PROBLEM TO SOLVE: Look below and pull out each line with the word "scene".

GIVEN INFORMATION:
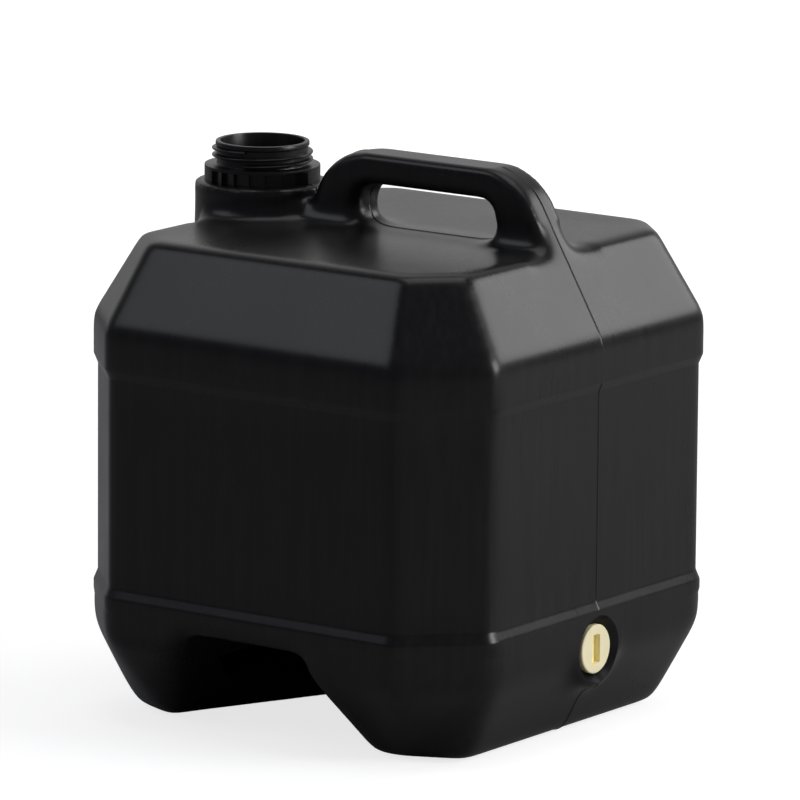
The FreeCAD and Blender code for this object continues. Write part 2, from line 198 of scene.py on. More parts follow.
# %% World
away = Vector((-towards.x, -towards.y, 0)).normalized()
ROOM_DIM, ROOM_BRIGHT = 0.14, 0.62
ROOM_BLUE = 1.15                     # the dim side is a little blue
world = bpy.data.worlds.new("studio_world")
world.use_nodes = True
scene.world = world
sky = world.node_tree.nodes["Background"]
sky.inputs["Strength"].default_value = 1.0
ray = Wire(world.node_tree, None).node("ShaderNodeTexCoord", output=0)
facing = ray.node("ShaderNodeVectorMath", {"operation": "DOT_PRODUCT"}, {0: ray, 1: away}, output=1)
path = ray.node("ShaderNodeLightPath")
behind = facing.band(0.25, 0.95)
room = behind.tint((ROOM_DIM, ROOM_DIM, ROOM_DIM * ROOM_BLUE, 1), (ROOM_BRIGHT, ROOM_BRIGHT, ROOM_BRIGHT, 1))
shown = path.tint(room, (1, 1, 1, 1))
world.node_tree.links.new(shown.socket, sky.inputs["Color"])
print("the camera sees white, and reflections see", ROOM_BRIGHT, "behind the drum and", ROOM_DIM, "in front")

# %% Lamps
LAMP_AIM = Vector((0, 0, 0.15))


def soft_lamp(name, place, size, watts, colour=(1, 1, 1)):
    data = bpy.data.lights.new(name, "AREA")
    data.shape = "RECTANGLE"
    data.size, data.size_y = size
    data.energy = watts
    data.color = colour
    lamp = bpy.data.objects.new(name, data)
    lamp.location = place
    lamp.rotation_mode = "QUATERNION"
    lamp.rotation_quaternion = (Vector(place) - LAMP_AIM).to_track_quat("Z", "Y")
    scene.collection.objects.link(lamp)


soft_lamp("back_right_box", (1.1, 2.0, 1.25), (1.3, 0.9), 17)
soft_lamp("right_box", (2.7, 0.9, 1.2), (1.4, 1.4), 66)
soft_lamp("front_left_box", (-1.6, -1.8, 2.2), (1.6, 1.6), 15, (0.93, 0.96, 1.0))
soft_lamp("top_box", (0.2, 0.3, 3.0), (2.4, 2.4), 30)

# %% [markdown]
# ## Black moulded plastic
#
# The shell is black polyethylene straight from the mould: satin, not mirror smooth. Flow
# leaves faint upright streaks, the mould gives a very fine grain, and handling leaves pale
# dull scuffs. The streaks stretch a noise along Z; the scuffs raise colour and roughness
# together, so they read as worn and not as paint.

# %% Moulded black
def moulded_black(name):
    material, shader, place = new_material(name, Specular_IOR_Level=0.27)
    flow = place.node("ShaderNodeMapping", inputs={"Vector": place, "Scale": (1.0, 1.0, 0.06)})
    streak = flow.node("ShaderNodeTexNoise", inputs={"Vector": flow, "Scale": 260.0, "Detail": 3.0})
    cloud = place.node("ShaderNodeTexNoise", inputs={"Vector": place, "Scale": 14.0, "Detail": 4.0})
    grain = place.node("ShaderNodeTexNoise", inputs={"Vector": place, "Scale": 2600.0, "Detail": 2.0})
    scuff = place.node("ShaderNodeTexNoise", inputs={"Vector": place, "Scale": 75.0, "Detail": 9.0,
                                                      "Roughness": 0.72})
    worn = scuff.band(0.62, 0.78) * cloud.band(0.45, 0.62)
    feed(shader, "Base Color", (worn * 0.5 + streak.band(0.35, 0.75) * 0.35)
         .tint((0.0042, 0.0042, 0.0047, 1), (0.0125, 0.0123, 0.0120, 1)))
    feed(shader, "Roughness", 0.21 + cloud * 0.10 + worn * 0.18 + streak * 0.06)
    height = streak * 0.5 + grain * 0.35 + cloud * 0.8
    bump = height.node("ShaderNodeBump", inputs={"Strength": 0.10, "Distance": 0.0006, "Height": height})
    feed(shader, "Normal", bump)
    return material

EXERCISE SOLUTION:
The FreeCAD and Blender code for this object continues. Write part 2, from line 198 of scene.py on. More parts follow.
scene.world = world
    scene.collection.objects.link(lamp)